Discipline: Physics
Subcategory: STEM Research
Andriy V. Semychayevskyy - Lincoln University
Co-Author(s): Harley T. Johnson, UIUC, Urbana, IL
This HBCU-UP RIA award’s main objective is to initiate the PI’s research on the structure-property relationships in semiconductor materials for photovoltaic solar cells working under different levels of incident light. This project is also meant to assist us in setting up our new Engineering Science program and in involving some of the current students in research. Dislocations and other defects in silicon and other electronic materials affect electronic transport properties, including carrier recombination rates and spatial distribution of carrier occupancy statistics. The carrier scattering and recombination processes affect the carrier dynamics in solar cells, and one of the interesting cases is the change in the electrical characteristics of PV solar cells when the photon flux density is varied. Until recently, most of the analysis used properties of bulk semiconductors to model carrier dynamics without any reference to the spatial distribution of defects or related electronic material properties.
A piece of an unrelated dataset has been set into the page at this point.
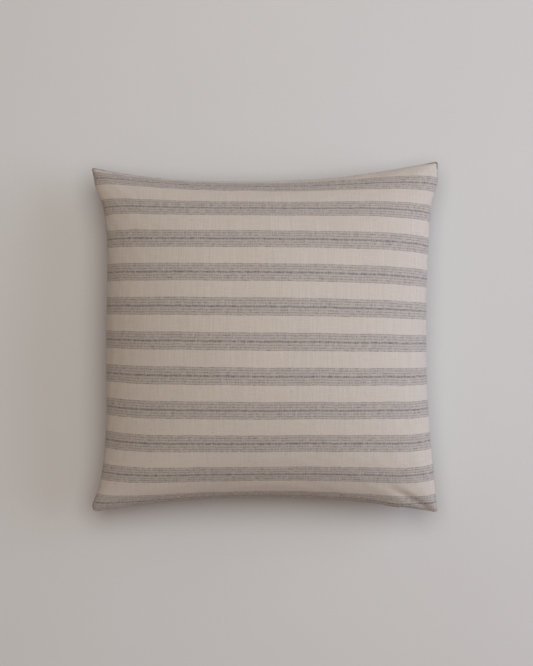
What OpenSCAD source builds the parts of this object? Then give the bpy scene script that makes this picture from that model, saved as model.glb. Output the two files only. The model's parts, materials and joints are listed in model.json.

Modern characterization techniques, including spatially-resolved photoluminescence and photoelasticity can be used to deduce both the defect structure and the spatial distribution of carrier occupancies. Our collaborators at the University of Illinois at Urbana-Champaign have produced a large number of IR transmission and PL images for polycrystalline Si wafers as a part of another NSF-sponsored research project (GOALI). These images will be used to generate input parameters for our carrier transport models. Three undergraduate minority students (Engineering, Computer Science, and Physics majors) have been hired to work on this HBCU-UP RIA project in November of 2015 to perform optical and electrical characterization of semiconductor wafers and also to do data analysis (image processing of PL images using Matlab). At the moment we have preliminary data that reveal the problem of photovoltaic conversion efficiency degradation at higher illumination densities, and we are working on the interpretation of the spatially-resolved PL images obtained from our collaborators. The PI has also been developing multiphysics models of carrier transport in polycrystalline semiconductors with spatially resolved electronic properties.